Let p be a prime such that p is congruent to 3 modulo 4 and let a be a quadratic residue modulo p. Prove that if ab is congruent to p-1 modulo p, then b is a quadratic non-residue modulo p.

2. Originally Posted by Tand
Let p be a prime such that p is congruent to 3 modulo 4 and let a be a quadratic residue modulo p.

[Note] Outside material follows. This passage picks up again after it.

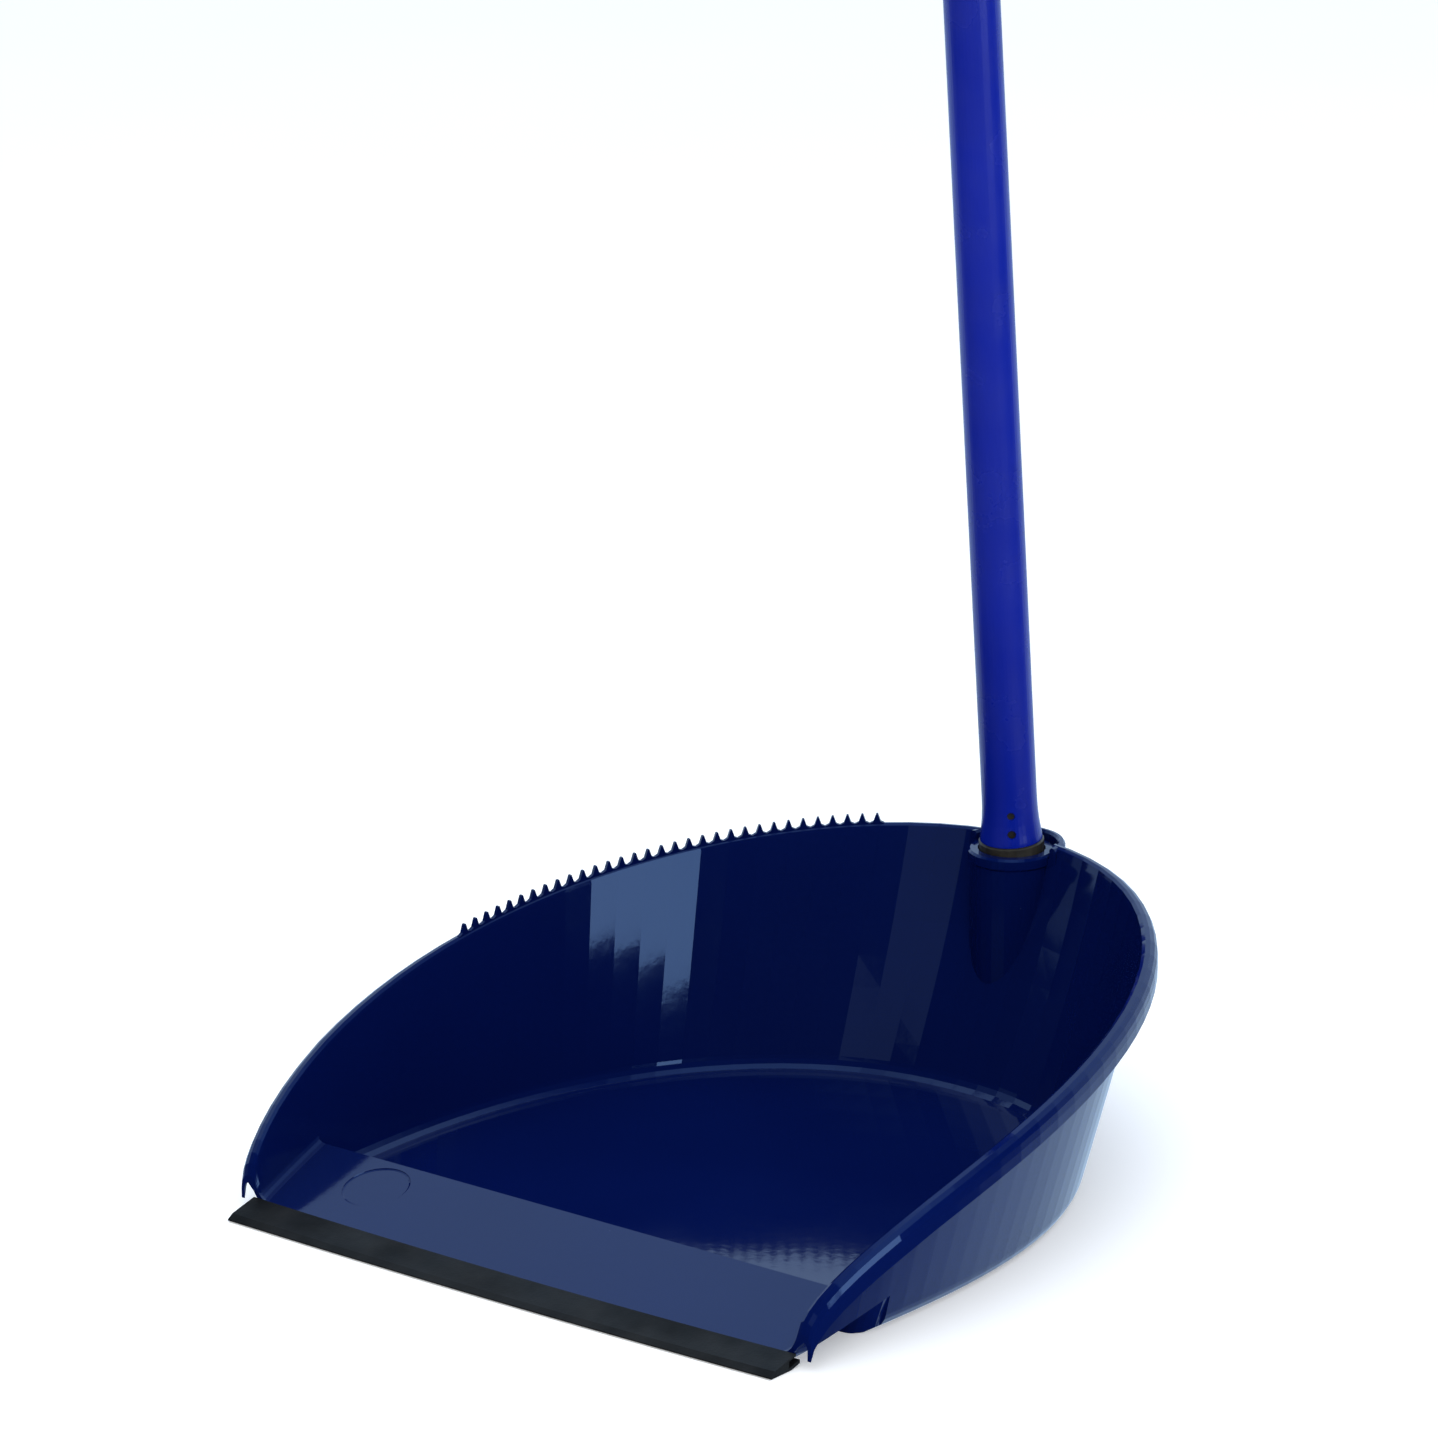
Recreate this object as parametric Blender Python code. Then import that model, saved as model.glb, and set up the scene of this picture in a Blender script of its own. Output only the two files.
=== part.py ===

Prove that if ab is congruent to p-1 modulo p, then b is a quadratic non-residue modulo p.
$ab\equiv p-1\equiv -1\bmod{p}\implies b\equiv-a^{-1}\bmod{p}$

$\left(\frac bp\right) = \left(\frac{-a^{-1}}{p}\right) = \left(\frac{-1}{p}\right)\left(\frac{a^{-1}}{p}\right) = (-1)\cdot(1) = -1$ since $p\equiv3\bmod{4}$.

You may be wondering why $\left(\frac{a^{-1}}{p}\right) = 1$.

Well, $1=\left(\frac1p\right) = \left(\frac{a\cdot a^{-1}}{p}\right) = \left(\frac ap\right)\left(\frac{a^{-1}}{p}\right) = \left(\frac{a^{-1}}{p}\right)$.